The paragraph that really struck me is the following:

"War is always about this betrayal. It is about the betrayal of the young by the old, idealists by cynics and finally soldiers by politicians. Those who pay the price, those who are maimed forever by war, however, are crumpled up and thrown away. We do not see them. We do not hear them. They are doomed, like wandering spirits, to float around the edges of our consciousness, ignored, even reviled. The message they bring is too painful for us to hear. We prefer the myth of war, the myth of glory, honor, patriotism and heroism, words that in the terror and brutality of combat are empty, meaningless and obscene."


It reminds me of a media (fourth estate if you will) that has sold out to corporate/political pressures. It reminds me that we have "leaders" in this country who have not been in conflict, but rather avoided it when they had a chance to see battle. It also reminded me we had true soldiers with courage who were villified and smeared for fighting the same conflict that these "leaders" avoided. Americans are marketed the myth of war on a daily basis and the "Elmer Gantry" of this marketing campaign is Bush and his neocon cabal. Men who use the myth of war to send even more soldiers to their death along with countless innocents.

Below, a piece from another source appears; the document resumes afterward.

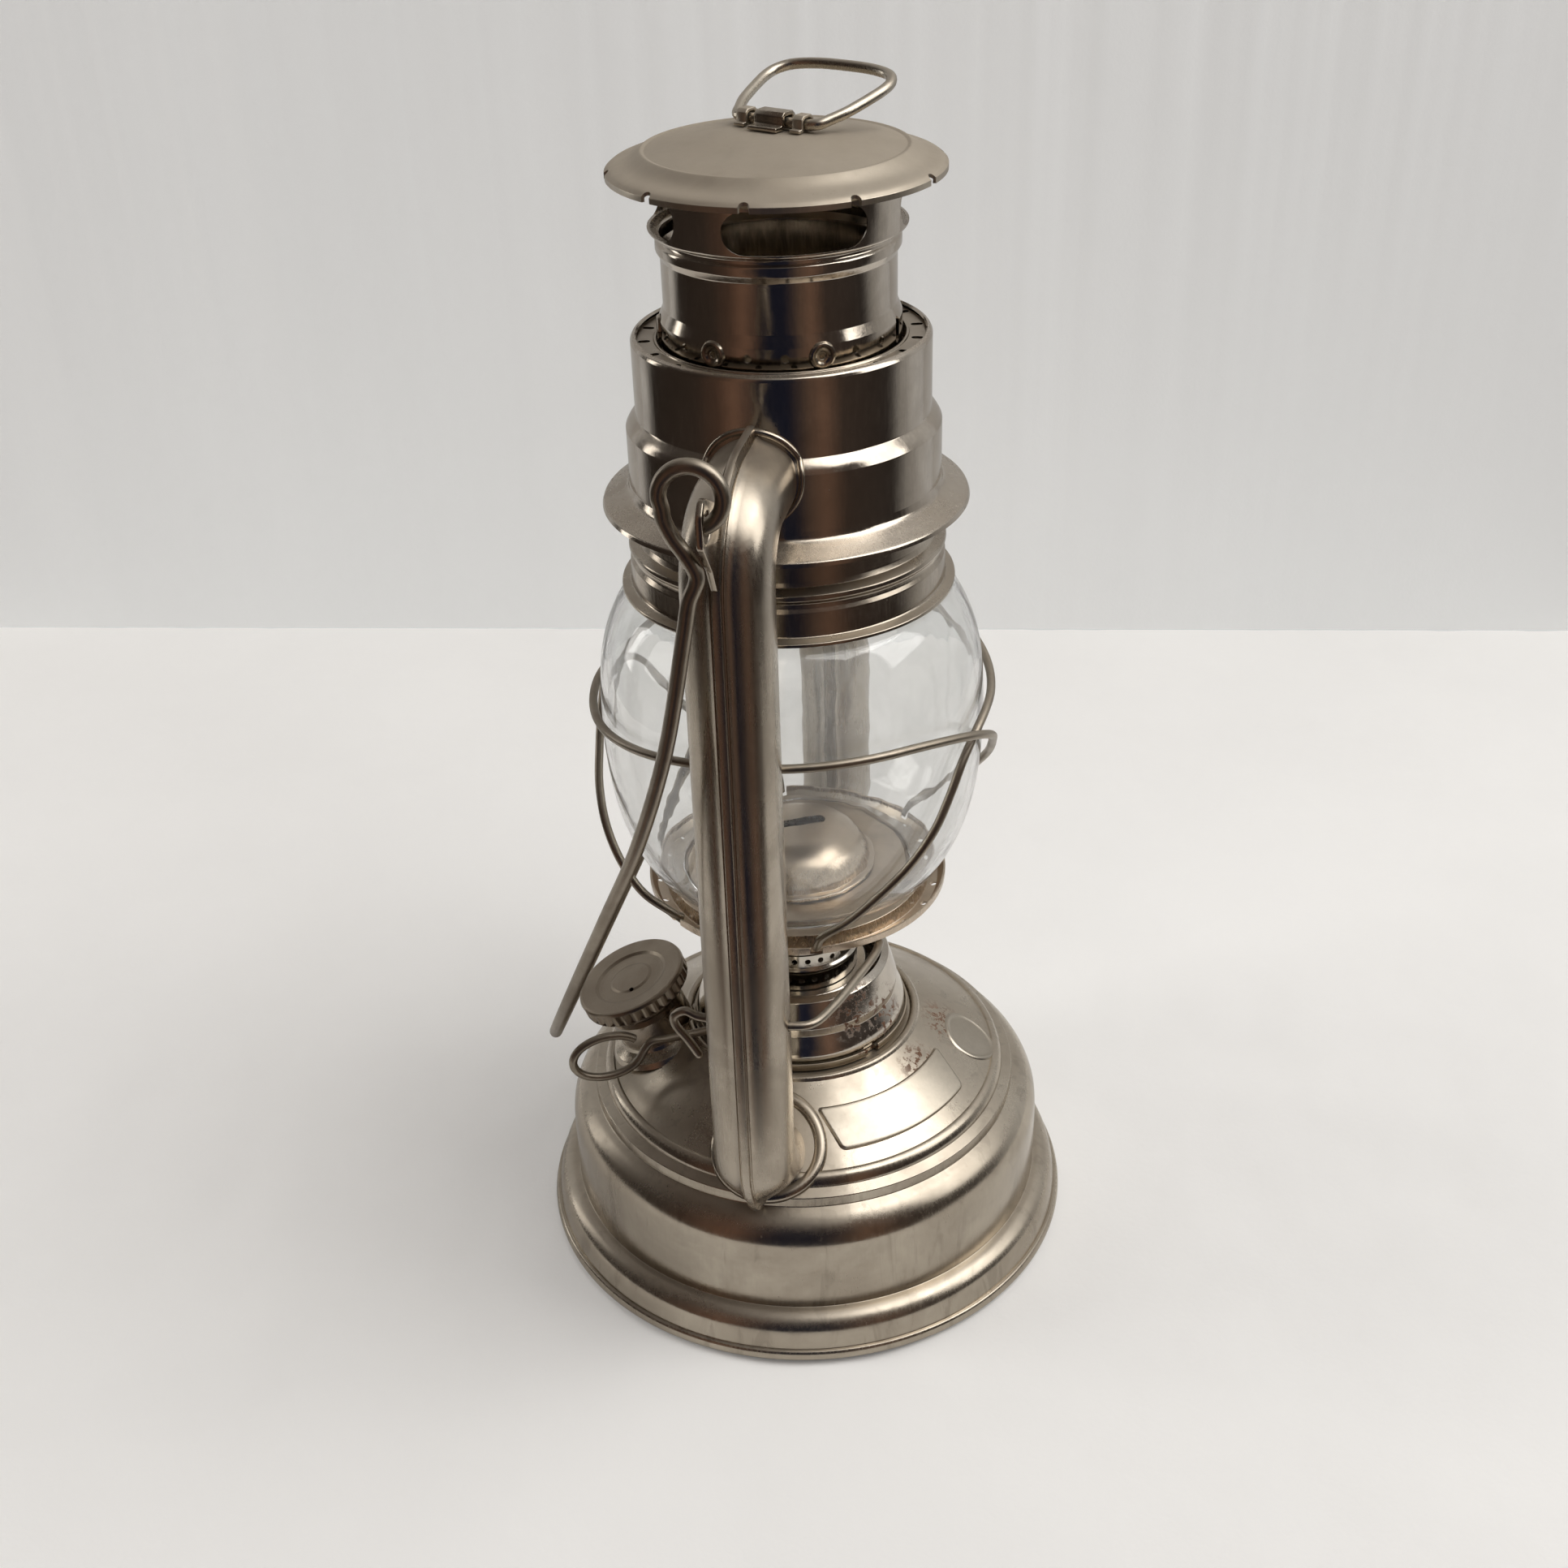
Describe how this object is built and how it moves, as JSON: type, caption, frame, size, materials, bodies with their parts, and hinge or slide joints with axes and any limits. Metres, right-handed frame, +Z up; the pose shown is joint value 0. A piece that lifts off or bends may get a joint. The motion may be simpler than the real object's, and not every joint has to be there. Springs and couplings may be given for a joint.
{
  "type": "kerosene hurricane lantern",
  "caption": "Tubular kerosene lantern with a tin tank, side air tubes, a bulged glass globe in crossed guard wires, a vented chimney with a lifting ring, and a wire bail.",
  "frame": {"origin": "centre of the foot rim, on the plane the lantern stands on", "axes": "+Z up through the burner and chimney; the two side tubes stand in the YZ plane, the front one towards -Y; the bail hangs towards -X"},
  "size_m": [0.135, 0.1528, 0.2833],
  "materials": {
    "tin": "tinned sheet, worn satin",
    "dark": "tinned sheet, stained",
    "bright": "bright tinned sheet",
    "wire": "drawn wire, dulled",
    "cotton": "woven cotton",
    "cork": "pressed cork",
    "glass": "clear blown glass"
  },
  "bodies": {
    "frame": {"tank_shell": "tin", "tank_pan": "dark", "filler_neck": "tin", "burner_base": "dark", "burner_cup": "bright", "burner_housing": "bright", "air_screen": "bright", "wick_tube": "bright", "side_tube_front": "tin", "side_tube_back": "tin", "bail_ear_front": "tin", "bail_ear_back": "tin", "hood_shell": "tin", "hood_deck": "tin", "chimney_spring": "wire"},
    "globe_unit": {"globe_plate": "tin", "burner_cone": "bright", "globe": "glass", "guard_wire_front": "wire", "guard_wire_back": "wire"},
    "chimney_unit": {"globe_collar": "tin", "chimney_tube": "tin", "chimney_cap": "tin", "ring_strap": "tin"},
    "ring": {"lifting_ring": "wire"},
    "lever": {"lift_lever": "wire"},
    "wick_drive": {"wick_shaft": "wire", "wick_wheel_outer": "dark", "wick_wheel_inner": "dark"},
    "wick_strip": {"wick": "cotton"},
    "cap_seal": {"filler_gasket": "cork"},
    "cap": {"filler_cap": "tin"},
    "bail": {"bail": "wire"}
  },
  "joints": [
    {"name": "globe_lift", "type": "slide", "parent": "frame", "child": "globe_unit", "axis": [0, 0, 1], "range_m": [0, 0.0058]},
    {"name": "chimney_lift", "type": "slide", "parent": "globe_unit", "child": "chimney_unit", "axis": [0, 0, 1], "range_m": [0, 0.005], "stiffness_N_per_m": 250, "springref_m": -0.008, "deforming": ["chimney_spring"]},
    {"name": "ring_swing", "type": "hinge", "parent": "chimney_unit", "child": "ring", "pos_m": [0, 0, 0.2757], "axis": [0.9026, -0.4305, 0], "range_deg": [0, 160]},
    {"name": "lever_tilt", "type": "hinge", "parent": "frame", "child": "lever", "pos_m": [0, -0.0572, 0.0956], "axis": [1, 0, 0], "range_deg": [0, 9.7]},
    {"name": "wick_turn", "type": "hinge", "parent": "frame", "child": "wick_drive", "pos_m": [0.0034, -0.00634, 0.0606], "axis": [0.8813, 0.4726, 0], "range_deg": [-116, 77]},
    {"name": "wick_slide", "type": "slide", "parent": "frame", "child": "wick_strip", "axis": [0, 0, 1], "range_m": [-0.012, 0.008]},
    {"name": "cap_rise", "type": "slide", "parent": "frame", "child": "cap_seal", "axis": [-0.3281, -0.0966, 0.9397], "range_m": [0, 0.0031]},
    {"name": "cap_turn", "type": "hinge", "parent": "cap_seal", "child": "cap", "pos_m": [-0.03511, -0.01033, 0.05204], "axis": [-0.3281, -0.0966, 0.9397], "range_deg": [0, 720]},
    {"name": "bail_swing", "type": "hinge", "parent": "frame", "child": "bail", "pos_m": [-0.00215, 0, 0.2259], "axis": [0, 1, 0], "range_deg": [0, 270]}
  ],
  "couplings": [
    {"joint": "lever_tilt", "follows": "globe_lift", "rad_per_m": 29},
    {"joint": "wick_slide", "follows": "wick_turn", "m_per_rad": 0.0059},
    {"joint": "cap_rise", "follows": "cap_turn", "m_per_rad": 0.00023873}
  ]
}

The last line reminds me of "Dulce ET Decorum Est" by Wilfred Owen.
A poem that was written for another war where soldiers were used and discarded by men who waved flags of all different colors.

Dulce Et Decorum Est

Bent double, like old beggars under sacks,
Knock-kneed, coughing like hags, we cursed through sludge,
Till on the haunting flares we turned our backs
And towards our distant rest began to trudge.
Men marched asleep. Many had lost their boots
But limped on, blood-shod. All went lame; all blind;
Drunk with fatigue; deaf even to the hoots
Of disappointed shells that dropped behind.

GAS! Gas! Quick, boys!-- An ecstasy of fumbling,
Fitting the clumsy helmets just in time;
But someone still was yelling out and stumbling
And floundering like a man in fire or lime.--
Dim, through the misty panes and thick green light
As under a green sea, I saw him drowning.

In all my dreams, before my helpless sight,
He plunges at me, guttering, choking, drowning.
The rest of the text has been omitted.